X-Rite Reports Q3 '07 Results; Revenue Grows 8.6%
Wednesday, November 07, 2007
Press release from the issuing companyGRAND RAPIDS, Mich. -- November 6, 2007 -- X-Rite, Incorporated today announced its financial results for the third quarter ended September 29, 2007.
Third Quarter Highlights:
- Net sales from continuing operations totaled $55.6 million, an 8.6 percent increase over Q3 2006
- Adjusted operating income totaled $4.9 million, a 40.0 percent increase from the prior year period
- Achieved operating cash flows of $3.1 million and debt reduction of $3.9 million
- Amazys integration remains significantly ahead of timetable, with cost savings of $19.5 million achieved during the first five quarters of combined operations
- Sales backlog and order levels remained strong at the end of September 2007
- Announced and subsequently completed the acquisition of Pantone, Inc., the leading provider of color communication solutions and standards
The Company reported third quarter 2007 net sales from continuing operations of $55.6 million compared with $51.2 million in the year-earlier period. Gross margins were 55.5 percent, up from 40.6 percent in the third quarter of 2006. Operating income totaled $0.4 million and included $4.5 million in acquisition and restructuring related charges related to the Amazys acquisition ("acquisition and restructuring expenses"). The Company reported a net loss from continuing operations of $2.9 million or $0.10 per basic share, versus a net loss of $28.3 million or $0.99 per basic share for the same period in 2006.
Adjusted operating income, which excludes acquisition and restructuring expenses, was $4.9 million, and reflects a gross margin of 55.6 percent for the third quarter of 2007 versus $3.6 million and a gross margin of 60.4 percent for the same period in 2006. A reconciliation of GAAP earnings from continuing operations to adjusted earnings is included in this release.
"Overall sales in our core markets are in line with expectations, and the integration of the sales, engineering and general & administrative functions is on track," stated Thomas J. Vacchiano, Jr., Chief Executive Officer of X-Rite. "Our revenue performance in the third quarter was consistent with our targets as we continue to successfully integrate our product lines, develop exciting new products and expand our customer base."

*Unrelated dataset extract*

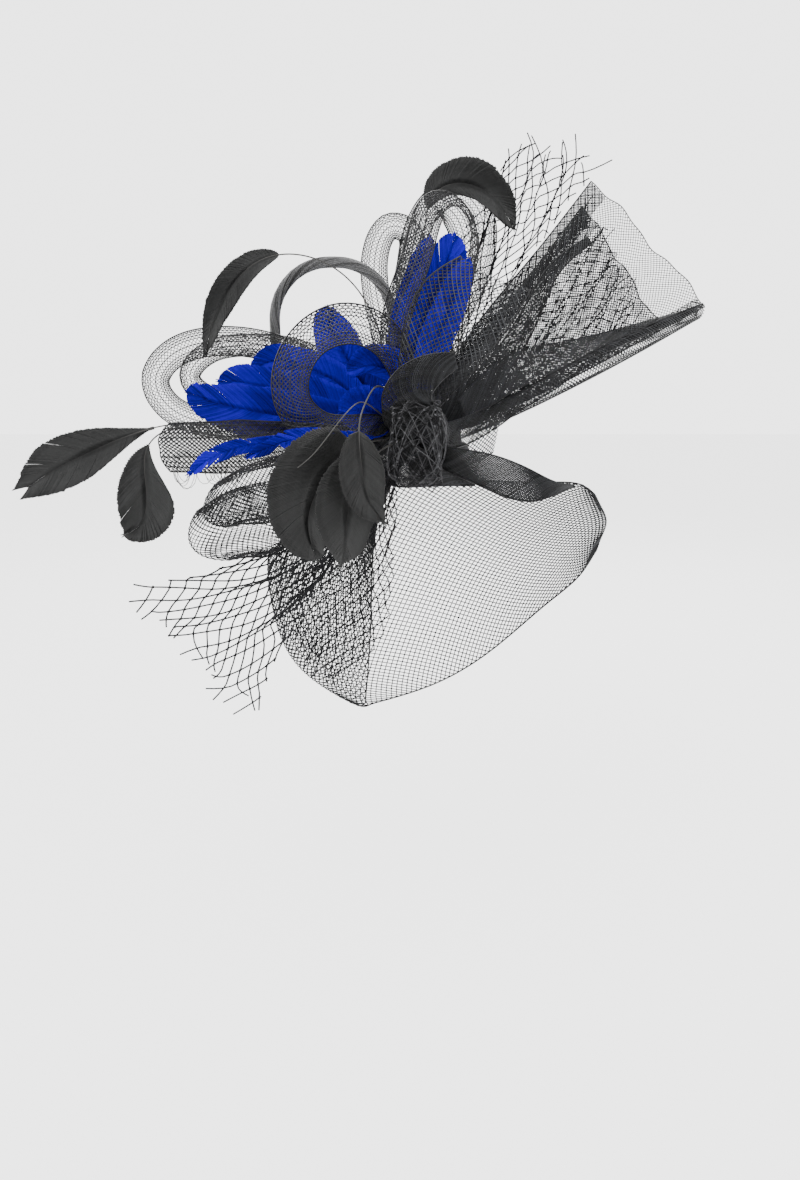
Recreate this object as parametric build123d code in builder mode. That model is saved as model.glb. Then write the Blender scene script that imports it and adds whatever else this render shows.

"Our gross margins were below expectations by approximately 5.0 percent in the third quarter," stated Mary E. Chowning, Chief Financial Officer. "Approximately 2.6 percent of the gross margin decline in the third quarter was related to issues we encountered as we converted our core operating system and conformed operating practices in Europe. This conversion will allow us to standardize operating policies and practices in the operations area and move product production from Europe to the US more efficiently. Additionally, weak performance in our color services business and unfavorable product mix impacted our gross margins by approximately 2.8 percent. However, these items are not expected to impact gross margins significantly in the longer term."
In the first three quarters of 2007, net sales from continuing operations were $174.0 million, versus $107.2 million for the same period of 2006 on a stand-alone basis and $163.0 million after combining 2006 Amazys results with X-Rite on a nine-month pro forma basis. Gross margins were 59.4 percent versus 59.9 percent on a combined pro forma basis. Operating income for the first three quarters of 2007 totaled $12.1 million and included $12.9 million in acquisition and restructuring related charges. The Company reported net income of $7.0 million, or $0.24 per diluted share. The net loss from continuing operations was $0.5 million, or $0.02 per basic share.
Adjusted operating income, which excludes acquisition and restructuring expenses, was $25.0 million, reflects a gross margin of 59.5 percent for the first nine months of 2007 versus $9.9 million and a gross margin percent of 59.9 on a pro forma basis for the first nine months of 2006. Adjusted net income from continuing operations, which excludes acquisition and restructuring expenses, was $7.8 million, or $0.27 per diluted share.